Republican National Committee (RNC) Chairwoman Ronna McDaniel on Sunday said GOP members need to “run down every single irregularity” in the 2020 election, adding to continued efforts from President Trump and his allies to delay the certification of election results.

McDaniel, in an interview with John Catsimatidis on his radio show “The Cats Roundtable” on WABC 77 AM, made several claims about voting irregularities while noting that a number of absentee ballot poll books in Michigan were out of balance and that an audit in Georgia revealed 6,000 votes not counted on Election Day. 

“Ultimately it is going to be in the courts,” the chairwoman said. “From a party perspective, we need to run down every single irregularity and make sure we pursue it so it doesn’t happen again, and see if it changes the course of this election.”

Trump’s legal team has led a multi-state legal battle alleging widespread cases of voter fraud and making other election challenges, although several of these cases have since been dismissed by judges or dropped by lawyers in Michigan and Georgia, as well as in Pennsylvania, Arizona and Nevada. 

President-elect Joe Biden is projected to take each of those states, leading Trump in the electoral vote count 306 to 232. 

In Michigan, Biden won Wayne County with 597,170 votes, while Trump received 264,553 votes — including a margin of more than 200,000 votes in Detroit.

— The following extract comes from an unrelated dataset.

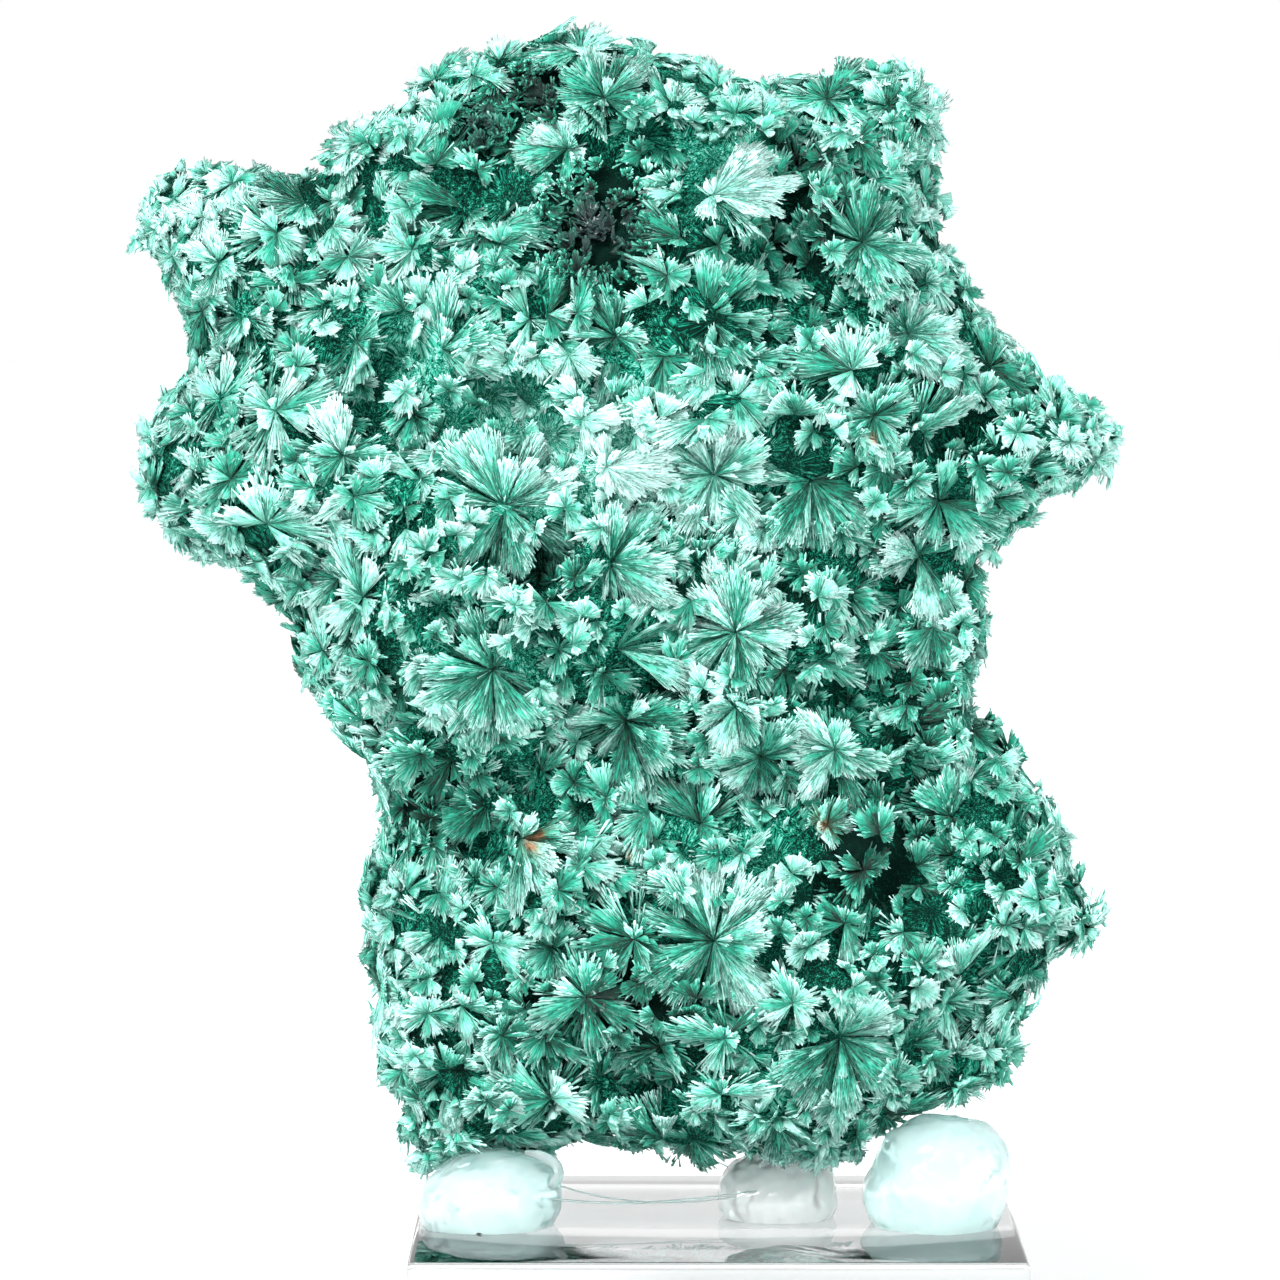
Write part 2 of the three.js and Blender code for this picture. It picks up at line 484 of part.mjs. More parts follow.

On Friday, Georgia Secretary of State Brad Raffensperger (R) certified the results of the Nov. 3 general election in favor of Biden, who won the Southern state by more than 12,000 votes. An hour later, Georgia Gov. Brian Kemp (R) said on Friday that he would accept this certification. 

Despite this, McDaniel and other top GOP members have continued to call for additional safeguards to be put in place to protect the integrity of U.S. elections. 

“We should know who is voting,” McDaniel said in the interview that aired Sunday. “Everyone should want legal voters to vote.”

“But we also need to make sure that our elections are not so porous and fraught with insufficiencies that allow bad ballots to get in or people to vote who shouldn’t be,” she continued. “I think that’s the biggest issue we are seeing with this election. States that really lowered their standards, that didn’t care about signature matching, that didn’t care about voter ID laws, that ignored things that put safeguards in place to protect the election.” 

“We have to get back to higher standards,” she added. “I don’t know why Democrats have gone so long with saying that we shouldn’t have voter ID. People should have to show an ID to vote.”

More than 30 states currently require voters to show some form of identification at polls before casting a ballot. Some groups argue that voter ID laws can disproportionately disenfranchise voters of color and those in low-income communities, as there can be some costs associated with obtaining the documentation necessary to receive an ID, like a birth certificate or Social Security card. 

John Catsimatidis is an investor in The Hill.